GIVEN EXERCISE: Set down only the lines running from the one with "caseBottom(), secondaryWood), ...glueBlocks());" to the one with "# most of them", both lines included, exactly as they stand, please.

-- start of DATA FOR THIS EXERCISE --

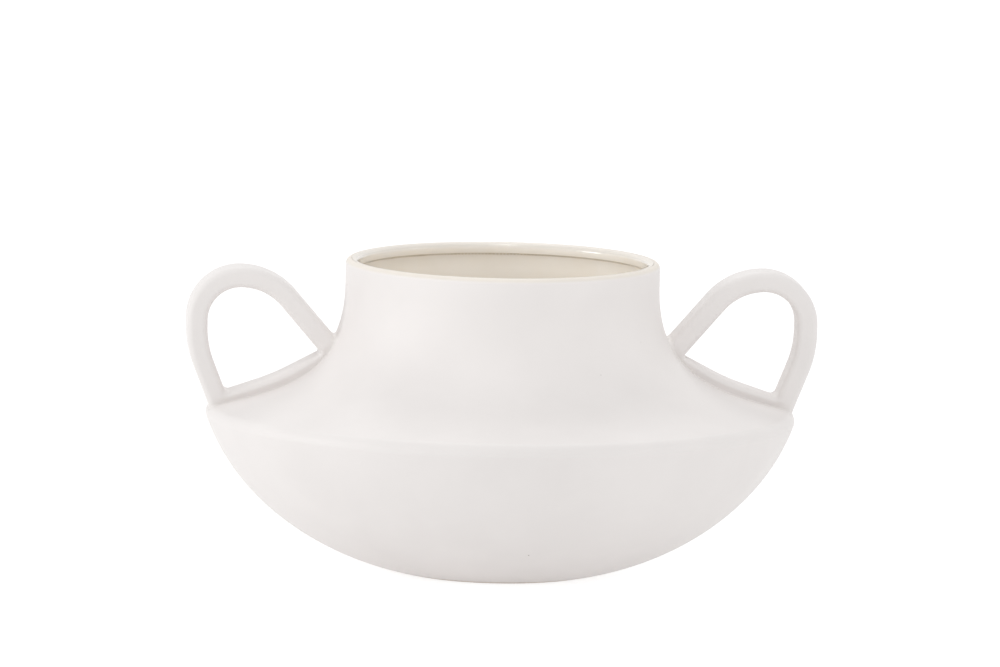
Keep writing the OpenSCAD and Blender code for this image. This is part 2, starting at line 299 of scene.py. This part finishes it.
# --- Ring handles ------------------------------------------------------------
# Each handle is a flat strap of the same clay, pulled or pressed, bent into a
# closed ring and cut underneath to the shoulder. Its long edges are softened
# by sponging, and the pot's matte glaze covers it.
strap_t, strap_w, strap_edge_r, slip_t = 10.6, 22.0, 3.0, 0.6
ring_overhang, ring_drop, ring_land, leg_root_drop = 11.0, 4.0, 2.8, 47.0
side_angle, leg_angle = 68.4, 49.2
side_r, top_r, leg_r, bar_r, toe_r, heel_r = 54.0, 22.6, 33.5, 120.0, 3.0, 1.6
toe_rise, bar_rise, heel_rise, bar_bend = 4.7, 5.5, 2.2, 0.31

side_way, leg_way = way(side_angle), way(leg_angle)
side_foot = np.array([belly_r - ring_land, belly_c[1]]) + left_of(side_way) * strap_t / 2
leg_foot = np.array([neck_r, pot_h - leg_root_drop]) - left_of(leg_way) * strap_t / 2
ring_far = np.array([belly_r + ring_overhang, pot_h - ring_drop]) - strap_t / 2


def crossing(p, u, q, v):
    """Where the line through p along u meets the line through q along v."""
    return p + u * ((q - p) @ left_of(v) / (u @ left_of(v)))


def above_shoulder(rise, p, u):
    """Where the line through p along u stands a height above the shoulder:
    the shoulder is lifted by the height, and its side of the line, which
    grows along it, is brought to zero between its points."""
    lifted = pulled_curve(shoulder_pulls, np.linspace(0, 1, 2001), -rise)
    side = (lifted - p) @ left_of(u)
    return np.array([np.interp(0, side, lifted[:, 0]), np.interp(0, side, lifted[:, 1])])


# The toe, the heel and the bend of the bar stand a little above the shoulder.
toe = above_shoulder(toe_rise, side_foot + left_of(side_way) * strap_t / 2, side_way)
heel = above_shoulder(heel_rise, leg_foot - left_of(leg_way) * strap_t / 2, leg_way)
bar_top = pulled_curve(shoulder_pulls, [bar_bend], -bar_rise)[0]
toe_way, heel_way = unit(toe - bar_top), unit(bar_top - heel)
toe_mid = bar_top - left_of(toe_way) * strap_t / 2
heel_mid = bar_top - left_of(heel_way) * strap_t / 2
across, upright = np.array([1.0, 0.0]), np.array([0.0, 1.0])

# The ring's middle line has six corners. Each has its place, the radius of the
# strap's inner side there, and how much of the strap's thickness the outer side
# adds to it: all (1), or a tenth, which keeps the toe sharp.
corners = [
    (crossing(side_foot, side_way, toe_mid, toe_way), toe_r, 0.1),
    (crossing(side_foot, side_way, ring_far, upright), side_r - strap_t / 2, 1.0),
    (ring_far, top_r - strap_t / 2, 1.0),
    (crossing(leg_foot, leg_way, ring_far, across), leg_r - strap_t / 2, 1.0),
    (crossing(leg_foot, leg_way, heel_mid, heel_way), heel_r, 1.0),
    (crossing(heel_mid, heel_way, toe_mid, toe_way), bar_r - strap_t / 2, 1.0)]


def strap_section(flat_out, flat_wide, steps):
    """A rounded rectangle, thickness first and width second: a quarter circle
    at each corner, and even steps along the flats between them."""
    loop = np.concatenate([
        np.array([sx * (strap_t / 2 - strap_edge_r), sy * (strap_w / 2 - strap_edge_r)])
        + strap_edge_r * way(a + np.linspace(0, 90, steps + 1))
        for sx, sy, a in ((1, -1, -90), (1, 1, 0), (-1, 1, 90), (-1, -1, 180))])
    ends = np.roll(loop, -1, 0)
    counts = np.tile([1] * steps + [0], 4)
    counts[steps::steps + 1] = [flat_wide, flat_out, flat_wide, flat_out]
    return np.concatenate([a + (b - a) * np.linspace(0, 1, n, endpoint=False)[:, None]
                           for a, b, n in zip(loop, ends, counts)])


section = strap_section(flat_out=12, flat_wide=10, steps=9)
turn_step, straight_step, too_close = 1.6, 1.1, 0.02


def strap_rows(out):
    """The strap's side view, row by row. Round each corner a point at the
    distance out from the middle line turns on its own radius, and its place is
    the corner, plus the mitre times (out - radius), plus the radius times the
    way outwards. Corners are cut into steps of about 1.6 degrees, straights
    into steps of about a millimetre, and rows that fall together are dropped."""
    at = np.array([c[0] for c in corners])
    lines = np.roll(at, -1, 0) - at
    long = np.linalg.norm(lines, axis=1)
    ways = unit(lines)
    before = np.roll(ways, 1, 0)
    turn = np.degrees(np.arctan2((ways * left_of(before)).sum(1), (ways * before).sum(1)))
    half = np.tan(np.radians(np.abs(turn) / 2))
    want = (np.array([c[1] for c in corners]) + strap_t / 2) * half
    fit = np.minimum(1, long / (want + np.roll(want, -1)))
    cut = want * np.minimum(fit, np.roll(fit, 1))
    rows = []
    for i, (corner, _, share) in enumerate(corners):
        mitre = -(left_of(before[i]) + left_of(ways[i])) / (1 + before[i] @ ways[i])
        middle_r = cut[i] / half[i]
        r = out - middle_r
        if turn[i] > 0:
            r = middle_r - strap_t / 2 + (out + strap_t / 2) * share
        heading = np.degrees(np.arctan2(before[i][1], before[i][0])) - 90
        steps = int(abs(turn[i]) / turn_step) + 2
        ways_out = way(heading + turn[i] * np.linspace(0, 1, steps))
        rows.append(corner + mitre * (out - r)[:, None] + ways_out[:, None] * r[:, None])
    rows = np.concatenate(rows)
    rows = rows[np.linalg.norm(np.roll(rows, -1, 0) - rows, axis=2).max(1) > too_close]
    ahead = np.roll(rows, -1, 0)
    gaps = np.linalg.norm(ahead - rows, axis=2).max(1)
    shares = [np.linspace(0, 1, max(1, int(gap / straight_step)), endpoint=False)
              for gap in gaps]
    return np.concatenate([a + (b - a) * share[:, None, None]
                           for a, b, share in zip(rows, ahead, shares)])


def nearest_on(line, points):
    """For each (radius, height) point, the nearest point of a line, the
    line's outward normal there, and the distance, negative on its inner side."""
    a, b = line[:-1], line[1:]
    d = b - a
    normal = -left_of(unit(d))
    found = []
    for some in np.array_split(points, len(points) // 4000 + 1):
        t = np.clip(((some[:, None] - a) * d).sum(2) / (d * d).sum(1), 0, 1)
        foot = a + t[..., None] * d
        gap = some[:, None] - foot
        best = np.linalg.norm(gap, axis=2).argmin(1)
        pick = np.arange(len(some)), best
        height_over = (gap[pick] * normal[best]).sum(1)
        found.append(np.column_stack([foot[pick], normal[best], height_over]))
    found = np.concatenate(found)
    return found[:, :2], found[:, 2:4], found[:, 4]


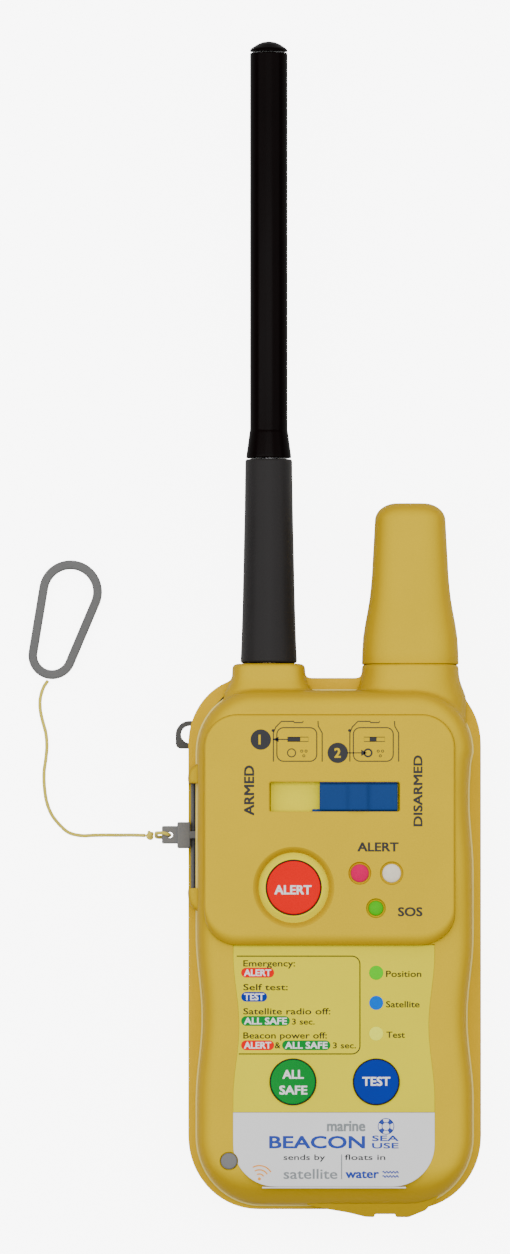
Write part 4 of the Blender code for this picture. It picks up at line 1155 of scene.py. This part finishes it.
def make_radome():
    """The satellite antenna's hollow cover: rows hold (y, half its width)."""
    centre = axis_of("satellite_radome")
    foot = span("satellite_radome")[0].y
    rows = [(foot, 13.75), (foot + 0.25, 13.9), (84.0, 13.8), (88.0, 13.55), (92.0, 12.95)]
    rows += [(96.0, 12.2), (99.0, 11.7), (102.0, 11.35), (106.0, 11.0), (110.0, 10.8)]
    rows += [(114.0, 10.57), (117.0, 10.4), (120.0, 10.25), (121.6, 10.15)]
    tip_y, tip_half = rows[-1]
    tip = [(tip_y + 5.0 * sine, tip_half - 6.2 * fall) for fall, sine in quarter_turn(10, 1)[:-1]]
    outer = [oval(centre, half, half * 0.88, y, 3.0) for y, half in rows + tip]
    inner = [oval(centre, half - 1.8, half * 0.88 - 1.8, y, 3.0) for y, half in rows]
    radome = new_object("radome", skin([*reversed(outer), *inner]), "front_yellow")
    show(radome, "casing", "front_yellow", "satellite_radome")


# ---------------------------------------------------------------- release gear and fasteners


def make_release():
    """The pull tab, whose jaws grip the bar, and the bar."""
    y, z = TAB_Y, TAB_Z
    low, high = span("pull_tab")
    clip = (-45.2, low.y, low.z), (-41.4, high.y, high.z)
    tab = soft_box("pull_clip", *clip, 0.5, "tab_grey")
    tail = soft_box("clip_tail", (low.x, 29.0, z - 2.0), (-44.4, 34.1, z + 2.0), 0.45)
    hook = (-43.4, y - 1.1, low.z + 0.3), (high.x, y + 1.1, high.z - 0.1)
    combine(tab, [tail, soft_box("clip_hook", *hook, 0.5)], "UNION")
    jaws = plain_box("clip_jaws", (-42.2, y - 3, z - 1.1), (-37.0, y + 3, z + 1.1))
    cord_hole = plate("clip_hole", circle((TAB_HOLE_X, y), 0.85, 32), low.z - 1, high.z + 1)
    combine(tab, [jaws, cord_hole])
    show(tab, "release", "fitting_grey", "pull_tab")
    low, high = span("retaining_bar")
    place, r = middle("retaining_bar"), radius_of("retaining_bar")
    profile = eased([(0, low.y), (r, low.y), (r, high.y), (0, high.y)], 0.2)
    bar = turned("slot_bar", profile, (place.x, place.z), "fitting_grey", "Y", 40)
    show(bar, "casing", "steel", "retaining_bar")


def make_lug():
    """The flat lug with its eye, held by one of the case screws."""
    low, high = span("lanyard_lug")
    outline = rounded(low, high, [(3.8, 3.8), (4.0, 4.0), (1.6, 1.6), (3.8, 3.8)])
    edge = ((0.0, 0.5), (0.15, 0.15), (0.5, 0.0))
    levels = [(low.z + rise, inset) for rise, inset in edge]
    levels += [(high.z - rise, inset) for rise, inset in reversed(edge)]
    lug = dished("eye_plate", outline, levels, "lug_grey")
    cutters = [plate("eye", circle((-41.6, 60.6), 2.5), 0.0, 12.0)]
    cutters.append(plate("eye_screw", circle(middle("case_screw_1"), 1.75, 32), 0.0, 12.0))
    show(combine(lug, cutters), "casing", "fitting_grey", "lanyard_lug")


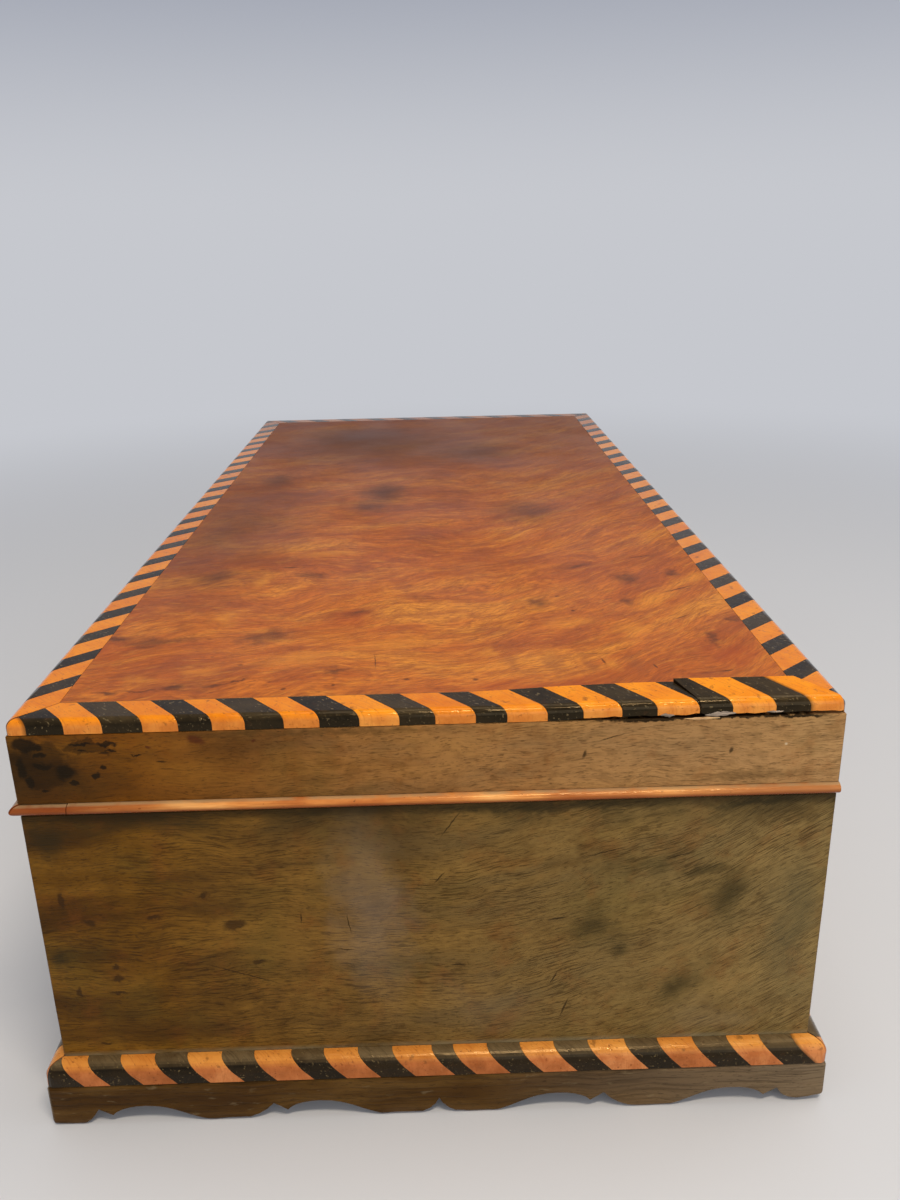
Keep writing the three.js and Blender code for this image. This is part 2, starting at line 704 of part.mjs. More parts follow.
// The bead on each end runs on to the back face, through the ends of the back rail
function beadEndSeats() {
  return [-1, 1].map((end) => {
    const seat = end * (lidLength / 2 - beadSeat - glueLine);
    const [low, high] = [seat, seat + end * overrun].sort((a, b) => a - b);
    return block([low, -overrun, lidFoot - overrun], [high, lidWidth, beadTop + glueLine]);
  });
}

function fittedCaseBoard(side) {
  if (side.name === 'front') return cut(caseBoard(side), ...lockSeat());
  return side.name === 'back' ? cut(caseBoard(side), ...hingeSeats(-1)) : caseBoard(side);
}

function fittedLidRail(side) {
  if (side.name === 'front') return cut(lidRail(side), ...linkPlateSeat());
  return side.name === 'back' ? cut(lidRail(side), ...hingeSeats(1), ...beadEndSeats()) : lidRail(side);
}

function lockScrews() {
  return lockScrewPlaces().map(([x, z], i) => {
    const mesh = piece(`lock_screw_${i + 1}`, screw(...lockScrewSizes), brass);
    mesh.position.set(x, lockInner, z);
    mesh.rotation.x = Math.PI / 2;
    return mesh;
  });
}

function linkScrews() {
  return linkPlateScrewPlaces().map((x, i) => {
    const mesh = piece(`link_plate_screw_${i + 1}`, screw(...lockScrewSizes), brass);
    mesh.position.set(x, linkPlateMiddle, lidFoot);
    mesh.rotation.x = Math.PI;
    return mesh;
  });
}

// Assembly: one group for the case and one for the lid, each with a turned group for each side
const caseGroup = new THREE.Group();
const lidGroup = new THREE.Group();
for (const side of sides) {
  const caseSide = new THREE.Group();
  const lidSide = new THREE.Group();
  caseSide.rotation.z = side.turn;
  lidSide.rotation.z = side.turn;
  caseSide.add(
    piece(`case_${side.name}`, fittedCaseBoard(side), walnut),
    piece(`apron_${side.name}`, apron(side), walnut),
    piece(`base_moulding_${side.name}`, baseMoulding(side), banding),
  );
  lidSide.add(
    piece(`lid_rail_${side.name}`, fittedLidRail(side), walnut),
    piece(`lid_moulding_${side.name}`, lidMoulding(side), banding),
  );
  if (side.name !== 'back') lidSide.add(piece(`bead_${side.name}`, bead(side), beadWood));
  if (side.name === 'front') {
    caseSide.add(
      piece('lock_case', lockCase(), brass),
      piece('lock_bolt', lockBolt(), steel),
      piece('keyhole_liner', keyholeLiner(), brass),
      ...lockScrews(),
    );
    lidSide.add(piece('link_plate', linkPlate(), brass), ...linkScrews());
  }
  caseGroup.add(caseSide);
  lidGroup.add(lidSide);
}
caseGroup.add(piece('case_bottom', caseBottom(), secondaryWood), ...glueBlocks());
lidGroup.add(piece('lid_panel', lidPanel(), figuredWalnut));
for (const name of ['left', 'right']) {
  caseGroup.add(hingeHalf(name, -1));
  lidGroup.add(hingeHalf(name, 1));
}

const box = new THREE.Group();
box.add(caseGroup, lidGroup);

export default box;
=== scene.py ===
# %% [markdown]
# # A walnut box edged with diagonal banding
# The box is about a foot long and stands on a low scalloped plinth. Its lid and its base are edged with
# slices of two woods, one orange and one stained black. It is old: the polish is stained, a corner of the
# banding has lifted, and the edges have gone soft.
#
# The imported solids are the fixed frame. Each already has its real size and place, so this script never
# moves one. It could colour them as they are, but a board with edges as sharp as a knife looks drawn. So
# most of them are replaced by a copy from the same solid, with its edges eased and its own finish.

# %% Load the fixed frame
import itertools
import json
import math
import random

import bmesh
import bpy
from mathutils import Matrix, Vector, noise


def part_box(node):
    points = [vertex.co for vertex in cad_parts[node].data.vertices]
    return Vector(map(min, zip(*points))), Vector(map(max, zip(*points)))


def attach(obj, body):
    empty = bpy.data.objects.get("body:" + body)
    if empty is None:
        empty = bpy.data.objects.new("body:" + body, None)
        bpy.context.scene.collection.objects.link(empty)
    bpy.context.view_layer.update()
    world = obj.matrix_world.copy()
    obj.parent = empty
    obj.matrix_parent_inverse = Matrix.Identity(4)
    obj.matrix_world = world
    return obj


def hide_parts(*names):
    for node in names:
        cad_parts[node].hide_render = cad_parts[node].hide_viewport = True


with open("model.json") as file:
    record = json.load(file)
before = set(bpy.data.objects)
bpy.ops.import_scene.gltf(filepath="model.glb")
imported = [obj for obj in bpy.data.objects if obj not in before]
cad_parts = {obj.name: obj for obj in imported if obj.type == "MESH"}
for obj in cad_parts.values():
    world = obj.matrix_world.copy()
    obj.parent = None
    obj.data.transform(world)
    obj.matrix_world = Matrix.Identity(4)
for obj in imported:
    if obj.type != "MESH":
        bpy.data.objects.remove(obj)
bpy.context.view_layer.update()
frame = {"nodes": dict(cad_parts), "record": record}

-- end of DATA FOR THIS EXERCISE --

FULL SOLUTION:
caseGroup.add(piece('case_bottom', caseBottom(), secondaryWood), ...glueBlocks());
lidGroup.add(piece('lid_panel', lidPanel(), figuredWalnut));
for (const name of ['left', 'right']) {
  caseGroup.add(hingeHalf(name, -1));
  lidGroup.add(hingeHalf(name, 1));
}

const box = new THREE.Group();
box.add(caseGroup, lidGroup);

export default box;
=== scene.py ===
# %% [markdown]
# # A walnut box edged with diagonal banding
# The box is about a foot long and stands on a low scalloped plinth. Its lid and its base are edged with
# slices of two woods, one orange and one stained black. It is old: the polish is stained, a corner of the
# banding has lifted, and the edges have gone soft.
#
# The imported solids are the fixed frame. Each already has its real size and place, so this script never
# moves one. It could colour them as they are, but a board with edges as sharp as a knife looks drawn. So
# most of them are replaced by a copy from the same solid, with its edges eased and its own finish.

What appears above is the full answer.